GOAL OF THE EXERCISE:
From the entries below, count the lines with "This". Write only the count.

########

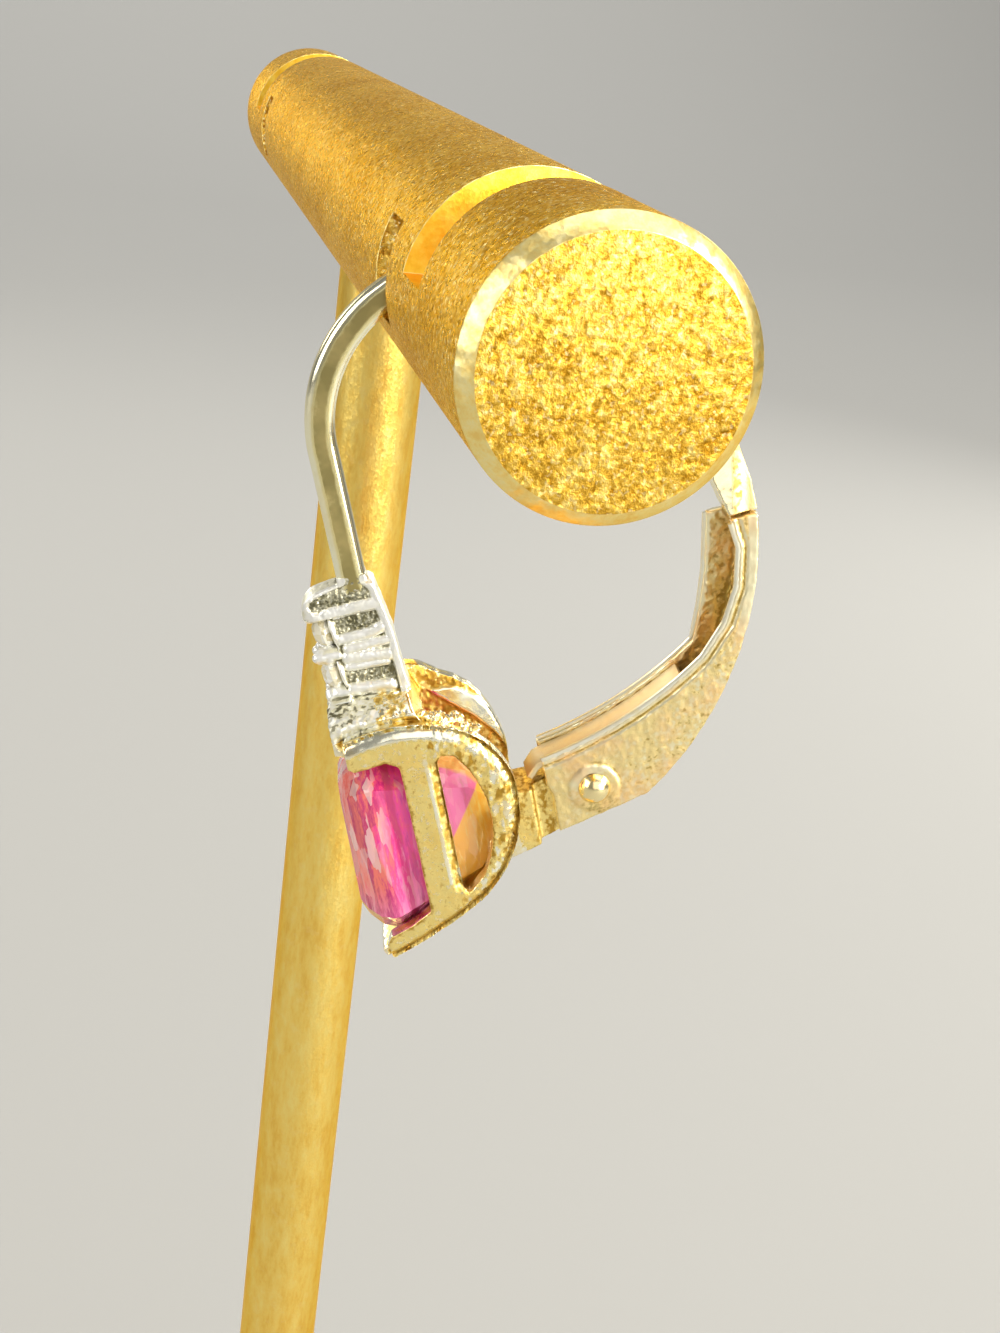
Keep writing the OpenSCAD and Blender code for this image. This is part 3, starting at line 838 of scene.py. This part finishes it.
# Beads are given by u, v to both sides, w and radius, and the cups' pairs are counted from the girdle
accentForm = {"voxel": 0.024, "smoothing": 4, "lumps": (0.2, 0.008), "relief": (24, 0.02),
              "core": 0.36, "raised": 0.14, "barFlank": 0.035, "cupDraw": 0.24, "blockInset": 0.09,
              "recessGrain": 0.09, "recessNoise": 0.05,
              "coreFront": (-3.08, -2.98), "coreBack": (-1.7, -1.6), "coreTop": (7.78, 7.86),
              "coreSide": (0.30, 0.34), "blockTop": (6.95, 7.05), "blockTurn": (0.35, 0.7),
              "cupReach": (0.56, 0.66), "cupFloor": (-0.4, -0.3), "cupRoof": (0.2, 0.26),
              "sideV": (0.26, 0.34), "sideFront": (-3.75, -3.6), "stonesBelow": -7.8,
              # The ground's relief paints shade between the bars, and the bars' relief paints a highlight
              # over their polish
              "coreSideFront": (-3.1, -3.0), "ground": 0.22, "rubbedAndLit": 0.74, "barEdge": (0.05, 0.4),
              "beads": [(-3.38, 0.24, -8.95, 0.23), (-3.38, 0.24, -10.08, 0.17)],
              "collar": {"gap": 0.05, "thickness": 0.06, "height": 0.30, "segments": 40, "sides": 10}}


def accentPlace(which):
    place = Matrix.Translation((accentStones["girdleU"], 0, accentStones["levels"][which]))
    return place @ Matrix.Rotation(math.radians(90 - accentStones["lean"]), 4, "Y")


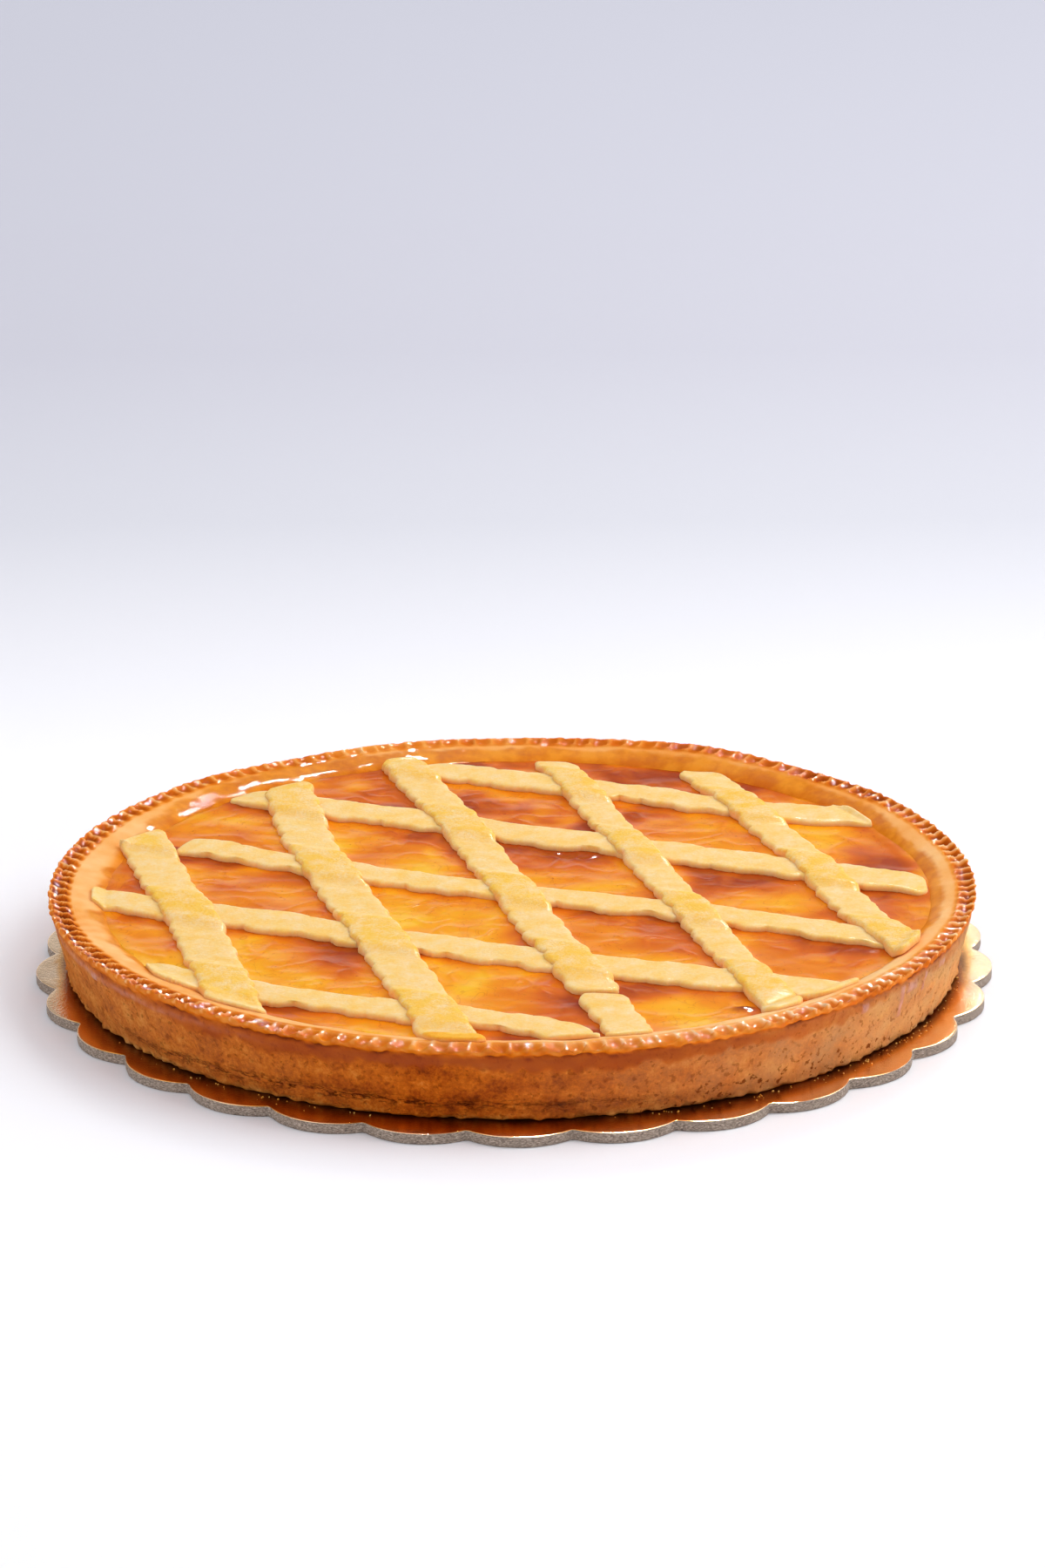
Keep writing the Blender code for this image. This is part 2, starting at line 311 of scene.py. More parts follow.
def make_gold_foil():
    """Metallised film laminated to board: a satin metal with a fine emboss, so that it mirrors the crust softly,
    darkened near the tart by a painted reflection and shade of the wall.
    """
    made, tree, shader, place = new_material("metallised_gold_film")
    speckle = grained(tree, place, 1.1, Detail=3, Roughness=0.65)
    waves = grained(tree, place, 14, Detail=2)
    shade = reading(tree, "shade")
    off_middle = reckoned(tree, "SUBTRACT", waves, 0.5)
    shaded = reckoned(tree, "MULTIPLY_ADD", off_middle, 0.4, shade)
    # Painted reflection and shade: the colour turns dark brown where the shade value is high, near the wall's foot.
    painted_wall_reflection = coloured(tree, shaded, (0, "#ffdcb0"), (0.25, "#f0b25e"), (0.55, "#ac6c16"), (1, "#421a02"))
    rough = ranged(tree, speckle, 0.3, 0.7, 0.12, 0.2)
    bump = bumped(tree, speckle, 0.00018, 0.6)
    plug(tree, shader, {"Base Color": painted_wall_reflection, "Metallic": 1, "Roughness": rough, "Normal": bump})
    return made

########

COMPLETE RESPONSE:
2